E eu no meio do turbilhão sobre a linha do equador a ouvir para sempre os gritos de dois exércitos ao encontro um do outro no sítio onde estou daqui por três, dois, um e o meu corpo é enrolado para a frente e para trás num inferno de carne e sangue e morte, espadas contra espadas, lanças contra lanças, corpos indiferenciados numa centrífuga permanente e de repente acordo. Todas as noites o mesmo sonho, a ansiedade de quem não quer dormir, o medo de acordar, não quero ir trabalhar, se não dormir também não acordo, o coração a mil na casa de banho a deitar tudo cá para fora antes da primeira aula. 

Quando o esgotamento chegou, tive de aprender como se põe uma mesa, ao meu ritmo, sem pressões nem medo, devagar, não está ninguém à espera, não está ninguém a ver: o garfo à esquerda, a faca, e depois a colher, à direita seguidos do guardanapo, a colher de sobremesa ao centro, por cima, a apontar para a esquerda. O médico não quis falar comigo: antidepressivos (benzodiazepinas) e comprimidos para dormir, tão pequeninos, desfazem-se na língua.

Três meses a dormir sonhos sem sonhos, tudo negro, não há libido, não há vontade, não estamos nem vivos nem mortos, andamos para a frente e pouco mais. O estágio chegou ao fim e o curso também e durante um ano não voltei a Lisboa. 

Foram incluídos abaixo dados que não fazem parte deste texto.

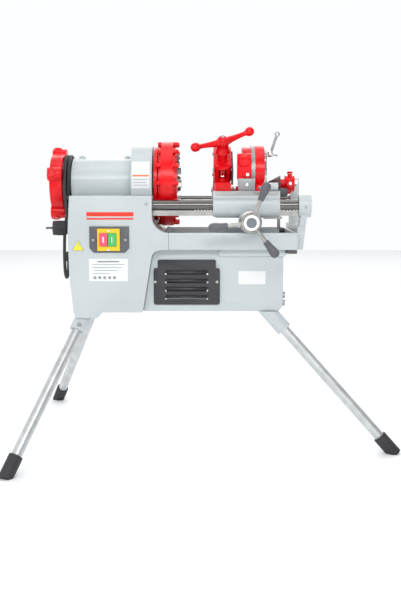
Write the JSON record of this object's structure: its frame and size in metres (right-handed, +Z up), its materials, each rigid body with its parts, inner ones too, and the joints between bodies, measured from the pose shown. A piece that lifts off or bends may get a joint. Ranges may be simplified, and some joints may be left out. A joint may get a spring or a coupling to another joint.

Não voltei ao médico para fazer o desmame das benzodiazepinas, deixei de as tomar de um dia para o outro e durante 48 horas vivi dentro e fora do corpo, tudo ao mesmo tempo sem ter muito bem a certeza de mim mesmo.

O segundo esgotamento aconteceu depois da morte do meu avô. Outra vez os antidepressivos e os comprimidos para dormir, a falta de libido e de tudo, um morto-vivo a não dizer coisa com coisa, a querer chegar ao fim do ano. Mas se desta vez não tive de aprender a pôr a mesa, em vez de três tive seis meses de loucura cósmica e o desmame à minha espera no fim. Já não tinha a mesma força.

Desde o segundo esgotamento já passaram 17 anos. De então para cá aprendi a ler os sinais de como está na altura de parar e ninguém é feito de ferro: as gengivas inchadas, os sintomas de gripe, mas sem gripe, o corpo dorido, uma constipação repentina. E como a vida se encarrega de nos afogar num tanque de compromissos e obrigações, começo a cancelar e a pontapear compromissos e obrigações à esquerda e à direita, doa a quem doer. E paro. 

Nunca mais tive outro esgotamento. Os sinais vão estando presentes, ano sim, ano não, e a vida não perdoa. Mas a vida não manda, mandamos nós, basta respeitar o corpo e deixar de esticar a corda como quem está à espera de ver o que acontece. E não, não há trabalho suficientemente importante para colocar em causa a nossa saúde física e mental.